Kevin Varadian ’97 was raised in Rhode Island in a household of academics; however, the apple fell fairly far from the tree. His scholastic performance left him with few options after high school graduation. His guidance counselor even encouraged him to consider the military rather than attempt to go to college.
“I came to realize with just a high school diploma, I was relegated to minimal career choices,” said Varadian. “Franklin Pierce was the only university to take a chance on me right out of high school. I knew I had to get serious and get on track for my future.”
He worked diligently the first year, and his transcript garnered the interest of other institutions when he decided to transfer. A number of his high school classmates were attending SU, which was also his father’s alma mater, so he walked (actually skateboarded) into an instant network.
He had developed an interest in business while helping at his father’s accounting firm, so Whitman seemed a logical place to spend a few years. He chose marketing and supply chain management as his majors.
Varadian credits his time at Whitman not only for the preparation and connections that led to his current post as senior manager, mid-market and enterprise at LinkedIn but also for the type of leader he has become.
“The independence I had during my time at SU and Whitman was something I had never had before,” he shared. “No one was telling me where I had to be and what book to bring. If I didn’t show up for class, I only hurt myself. I had the freedom to sink or succeed. It was real autonomy to be an adult, and that was a gift Syracuse gave me.”
Varadian tries to create the same type of atmosphere for the team of 50 sales professionals he manages at LinkedIn. “This is a thriving $2 billion company and we are treated like adults here. My team members know there is no one looking over their shoulder and it’s their business to run. I learned the value of that at SU and I credit the faculty and staff for truly empowering me.”

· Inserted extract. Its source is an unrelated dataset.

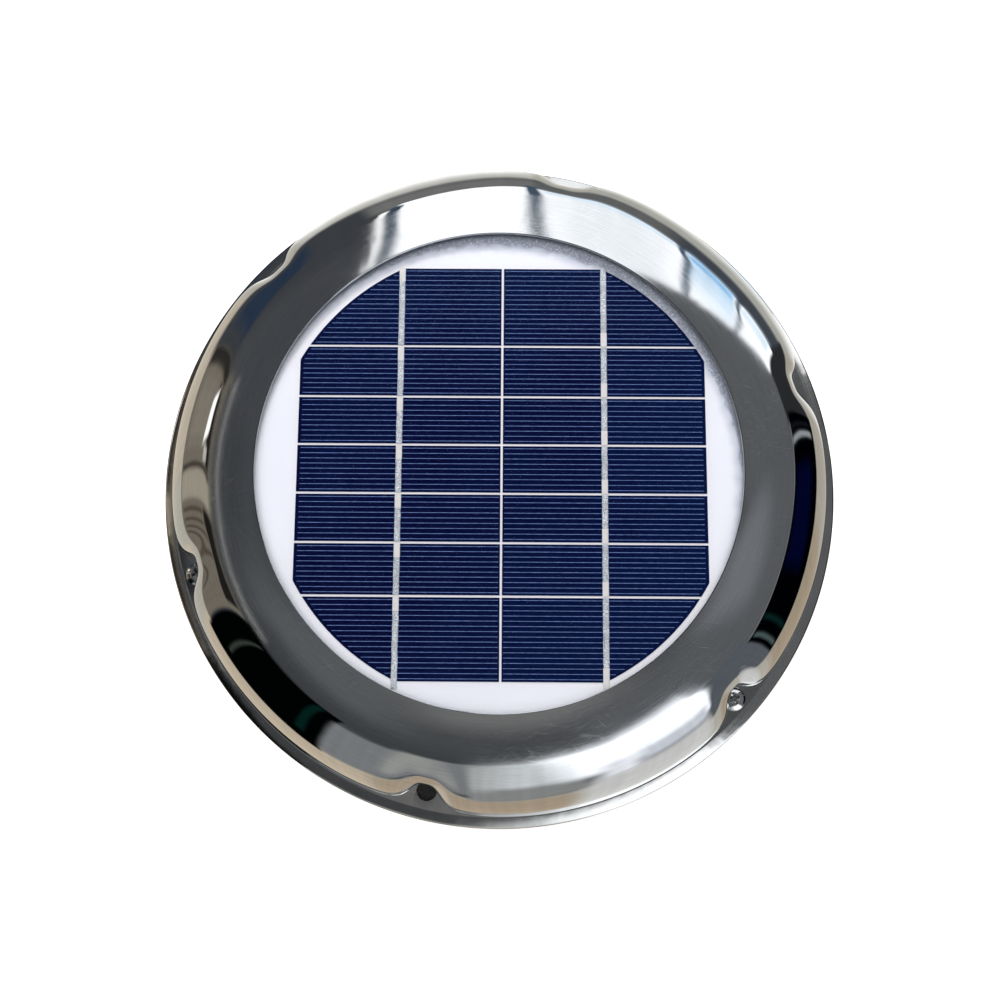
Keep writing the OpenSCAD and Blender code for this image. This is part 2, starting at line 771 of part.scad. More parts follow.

In addition to independence, Varadian says SU gave him a wide range of experiences, many of which were hands on. “Professor Zinzer was one of those teachers who brought the subject matter to life. He took us to FedEx to see freight being unloaded and to a logistics conference to meet people who actually did the work we were learning in class. He wanted us to get our feet wet.”
Those real life experiences also included a job at a pizza shop and the Carrier Dome as well as a semester abroad in London.
Soon after commencement, Varadian took a position at Expeditors International working on-site for one of the company’s largest clients in Boston. After two years, he made the move to Haemonetics, a medical equipment manufacturer in Boston.
The path Varadian took (with skateboard unfailingly underfoot), from Haemonetics to LinkedIn illustrates the power of the SU alumni connection.
A number of friends from his high school played club hockey at SU, and he had gotten to know and had kept in touch with most of the team. One of them lured him to work for Cognos, a subsidiary of IBM. It was an inside sales position that proved a great introduction to technology and business intelligence. When an outside sales opportunity came open at the company’s southern California office, he reached out to another friend and fellow SU alum who worked there and was convinced the west coast should be his next home. Six years later, a position with ADP brought him back east.
The move to LinkedIn came in March of 2011 when Varadian became a member of the original New York City team. Though he had left ADP as a VP, his initial title at LinkedIn wasn’t as lofty. “I had to fully learn the business to work my way up and be successful,” added Varadian.
In January, Varadian assumed a position managing 50 sales representatives across the central and eastern United States. He is responsible for 2,000 of the company’s mature client businesses within its largest segment, Talent Solutions.
“It is exciting and challenging work,” said Varadian. “Recruiting and branding has vastly changed. Our clients have to think like marketers now. Our goal is to ensure that, when a coveted recruit logs into LinkedIn, our client’s brand is so compelling there is no way the prospect can decline a recruiter’s call.”
Varadian is happy to impart the insights he has gained in successfully navigating social media with recent Whitman alumni and current students. In fact, he will be a speaker for the Whitman IMPRESS program’s “Current Challenges Speaker Series” during the 2015-16 academic year.
One of the things he stresses is the importance of individual brands on social media. “Make sure your professional identity is candid and reflects your personality. Connect with professors, peers, internship supervisors, past employers. Your network should be representative of all the people you’ve known both in school and professionally. Those connections reflect your life experiences and will lead to career opportunities.”
And when it comes to gaining the kind of life experiences that set prospects apart, Varadian has another piece of advice. “Take intelligent risks. I believe that is one of the only true ways to grow—be it as a student or professional. The risks and their outcomes make up your personal tapestry…and that tapestry may tip the scale in your favor.”